> _SHORT EXERCISE_
From the line containing "Write the Blender" through the line containing "on bronze bushings.", retype each line exactly; include both end lines and nothing beyond them.

> _DATA PROVIDED_
────────────────

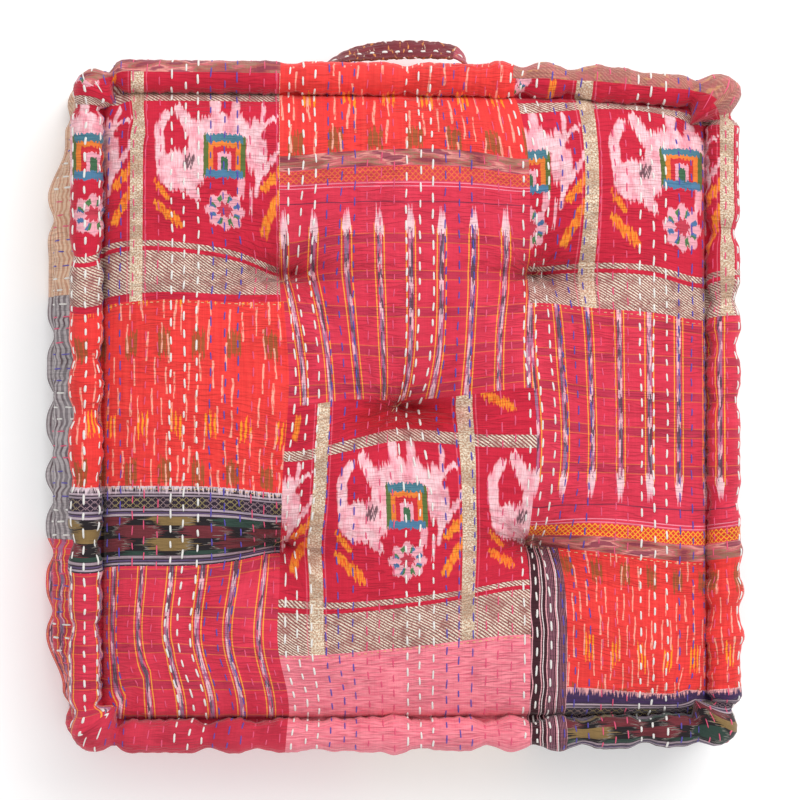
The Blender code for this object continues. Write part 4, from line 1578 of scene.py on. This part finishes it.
@dataclass(frozen=True)
class DarkStripeCloth(ClothFinish):
    """A dark selvedge with upright lines of rose, white and mauve."""

    def paint(self, s: Sheet, groups: ClothGroups, cloth: Signal) -> Paint:
        """The lines, from left to right."""
        across, up = s.split(cloth)
        sway = s.grain(cloth, 80.0, 34.0, 1.0) - 0.5
        x = sway * 5.0 + across
        colour: Value = "#3C1620"
        fine = s.fade(s.math("PINGPONG", x * 0.8, 0.5), 0.18, 0.32)
        for middle, reach in ((16.6, 2.6), (25.4, 2.8)):
            woven = s.mix(fine, "#96606F", "#45202F")
            colour = s.mix(s.near(x, middle, reach), colour, woven)
        for middle in (1.4, 8.4, 13.4, 20.6, 29.0):
            colour = s.mix(s.near(x, middle, 0.45), colour, "#E5A3AC")
        for middle in (10.2, 21.6):
            colour = s.mix(s.near(x, middle, 0.32), colour, "#F1E2E2")
        return colour, 0.0


@dataclass(frozen=True)
class SlubSilk(ClothFinish):
    """Plain salmon silk with thick and thin threads across."""

    light: str = "#FA8F9C"
    deep: str = "#E4687D"

    def paint(self, s: Sheet, groups: ClothGroups, cloth: Signal) -> Paint:
        """Slubs that run across the piece."""
        slubs = s.grain(cloth, 16.0, 1.3, 4.0)
        return s.mix(s.fade(slubs, 0.26, 0.70), self.deep, self.light), slubs


@dataclass(frozen=True)
class LinedCloth(ClothFinish):
    """A side band's cloth: two tones in blurred upright stripes, with a thin third."""

    first: str = "#D9A070"
    second: str = "#E7C59A"
    line: str = "#9A6A88"
    stripe: float = 7.0

    def paint(self, s: Sheet, groups: ClothGroups, cloth: Signal) -> Paint:
        """Blurred stripes with a line between them."""
        across, up = s.split(cloth)
        blur = s.grain(cloth, 1.2, 18.0) - 0.5
        wave = s.math("SINE", (blur * 3.0 + across) * (2.0 * math.pi / self.stripe))
        colour = s.mix(s.fade(wave, -0.4, 0.4), self.first, self.second)
        thin = s.near(wave, -0.9, 0.12) * 0.8
        patchy = s.fade(s.grain(cloth, 20.0, 20.0), 0.40, 0.60)
        return (s.mix(thin * patchy, colour, self.line), 0.0)


@dataclass(frozen=True)
class PlainCloth(ClothFinish):
    """A plain dyed cloth."""

    light: str = "#B3243A"
    deep: str = "#9A1830"

    def paint(self, s: Sheet, groups: ClothGroups, cloth: Signal) -> Paint:
        """One dye, a little uneven."""
        return s.mix(s.grain(cloth, 30.0, 22.0), self.deep, self.light), 0.0


@dataclass(frozen=True)
class StrapCloth(ClothFinish):
    """Dark maroon cloth with flecks of orange and white, as the strap is made of."""

    def paint(self, s: Sheet, groups: ClothGroups, cloth: Signal) -> Paint:
        """Maroon with feathered flecks."""
        at = s.group(groups.feather, Cloth=cloth, Reach=3.0, Bundle=0.9)["Cloth"]
        colour = s.mix(s.grain(cloth, 26.0, 8.0), "#631C26", "#86303A")
        along, round_ = s.split(cloth)
        folded = abs(abs(round_) - 12.5)
        worn = s.fade(folded, 5.0, 1.5) * s.fade(s.grain(at, 14.0, 3.0), 0.4, 0.55)
        colour = s.mix(worn * 0.8, colour, "#7E5636")
        end = s.fade(along, 147.0, 150.0) * s.fade(along, 174.0, 171.0)
        colour = s.mix(end * 0.75, colour, "#B84C5E")
        flecks = s.fade(s.grain(at, 3.4, 7.5, 1.0), 0.67, 0.73)
        colour = s.mix(flecks, colour, "#D78A45")
        pale = s.fade(s.grain(at, 2.2, 5.5, 1.0), 0.74, 0.79)
        return s.mix(pale, colour, "#D9C3A8"), 0.0


COVER_FINISHES = {
    Fabric.ELEPHANT: ElephantCloth("elephant_ikat"),
    Fabric.SCARLET: ScarletCloth("scarlet_ikat"),
    Fabric.STRIPE: StripeCloth("crimson_stripe_ikat"),
    Fabric.BROCADE: BrocadeCloth("brown_brocade"),
    Fabric.BORDER: BorderCloth("dark_border"),
    Fabric.DARK_STRIPE: DarkStripeCloth("dark_selvedge"),
    Fabric.PINK_SILK: SlubSilk("salmon_silk", roughness=0.55),
    Fabric.FLAME: FlameCloth("rose_flame_ikat"),
    Fabric.BAND_BEIGE: LinedCloth("sand_ikat", first="#CF9C80", second="#E2C0A4", line="#C07A66", stripe=4.2),
    Fabric.BAND_GREY: LinedCloth(
        "grey_striped_cotton", first="#857B7F", second="#B6ACAE", line="#54363E", stripe=5.0
    ),
    Fabric.UNDERSIDE: PlainCloth("underside_cotton"),
    Fabric.STRIPE_BRIGHT: StripeCloth(
        "crimson_stripe_ikat_bright", band_ground="#D8342E", band_net="#F6A72C"
    ),
    Fabric.BORDER_PALE: BorderCloth("dark_border_pale", head="#EBA7A8", plain_depth=9.0),
    Fabric.CRIMSON: PlainCloth("crimson_cotton", light="#D43850", deep="#B41E38"),
}


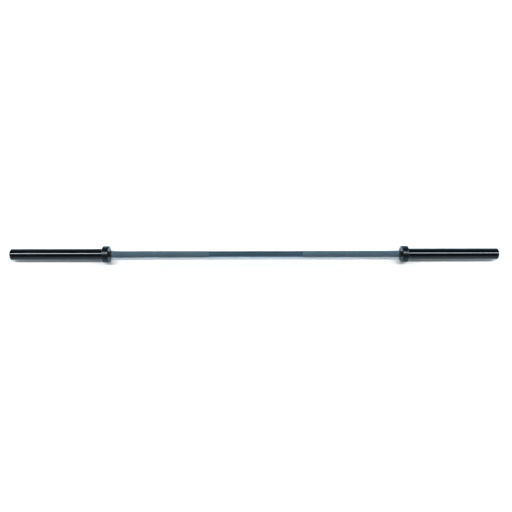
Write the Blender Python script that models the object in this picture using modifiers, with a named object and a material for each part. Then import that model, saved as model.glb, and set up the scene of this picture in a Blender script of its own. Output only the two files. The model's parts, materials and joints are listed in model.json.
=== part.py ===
"""A barbell whose two sleeves spin on bronze bushings.

Everything is in metres. The bar's axis is X, its middle is the origin and +Z is up.
Each end of the bar has an empty on the axis, in the plane of its collar's inner face, with the
empty's +Z pointing along the bar to the nearer end. The pieces at that end are modelled in the
empty's frame, so a height z below is a distance from the collar's inner face.
"""

import math

import bmesh
import bpy

# Overall sizes
BAR_LENGTH = 2.184
RACK_SPAN = 1.310  # between the collars' inner faces
SHAFT_DIAMETER = 0.0285
SLEEVE_DIAMETER = 0.050
COLLAR_DIAMETER = 0.075
COLLAR_WIDTH = 0.028

# Knurling: two raised bands a side with smooth rings between them
KNURL_RISE = 0.00025
SMOOTH_MIDDLE = 0.420
KNURL_TO_COLLAR = 0.020
RING_MARK_SPANS = (0.810, 0.910)  # from the left ring mark to the right one
RING_MARK_WIDTH = 0.005

# Collar and sleeve, outside
COLLAR_CHAMFER = 0.0022
COLLAR_GROOVE_WIDTH = 0.0044
COLLAR_GROOVE_FLOOR = 0.0022  # width of its flat floor
COLLAR_GROOVE_DEPTH = 0.0011
COLLAR_FILLET = 0.0020
SLEEVE_END_CHAMFER = 0.0025
EDGE_BREAK = 0.0006

# Shaft ends
SHOULDER_STEP = 0.0015  # from the shaft's surface down to its journal
SHOULDER_INSET = 0.0008  # how far the shoulder stands inside the collar
TIP_LENGTH = 0.0045  # shaft beyond its retaining ring
TIP_CHAMFER = 0.0012
SHAFT_GROOVE_DEPTH = 0.0009
CENTRE_HOLE_RADIUS = 0.0025
CENTRE_HOLE_DEPTH = 0.0035

# Bushings
BUSHING_WALL = 0.0020
BUSHING_LENGTH = 0.030
FLANGE_THICKNESS = 0.003
FLANGE_LIP = 0.0036

# Washers
WASHER_THICKNESS = 0.0015
WASHER_MARGIN = 0.0006  # how far a washer's rim stays inside the flange's
WAVE_STOCK = 0.0007
WAVE_HEIGHT = 0.0022
WAVE_COUNT = 3

# Retaining rings
SHAFT_RING_THICKNESS = 0.0015
SHAFT_RING_BEAM = 0.0032  # radial width opposite the gap
CAP_RING_THICKNESS = 0.00175
CAP_RING_BEAM = 0.0030
CAP_RING_GROOVE_DEPTH = 0.00125
CAP_RING_SETBACK = 0.0032  # from the sleeve's end to the ring's groove
RING_TAPER = 0.60  # radial width beside the gap, as a share of the width opposite it
RING_GAP_ANGLE = math.radians(34)
EAR_ANGLE = math.radians(17)
EAR_REACH = 1.5  # an ear's radial width, as a share of the ring's width opposite the gap
EAR_HOLE_RADIUS = 0.0011

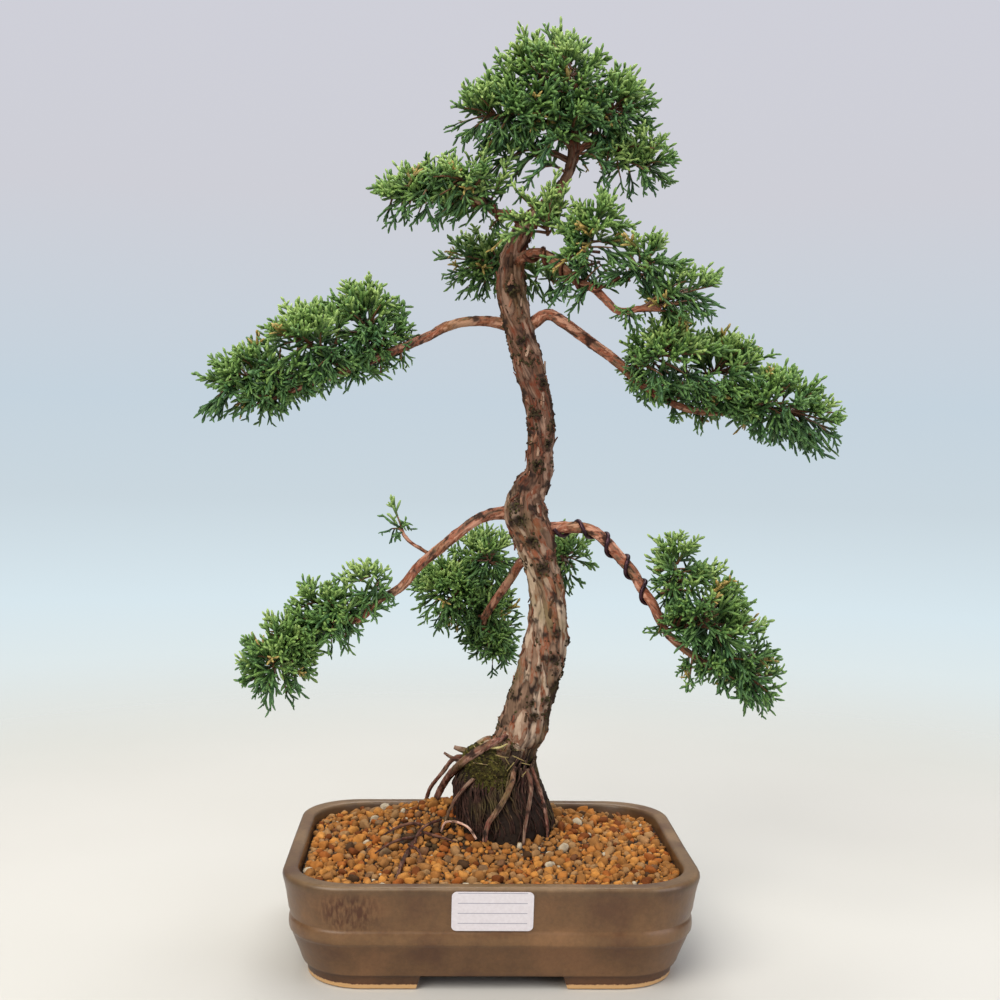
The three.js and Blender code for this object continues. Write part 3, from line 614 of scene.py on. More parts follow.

────────────────

> _RESPONSE FOR THIS EXERCISE_
Write the Blender Python script that models the object in this picture using modifiers, with a named object and a material for each part. Then import that model, saved as model.glb, and set up the scene of this picture in a Blender script of its own. Output only the two files. The model's parts, materials and joints are listed in model.json.
=== part.py ===
"""A barbell whose two sleeves spin on bronze bushings.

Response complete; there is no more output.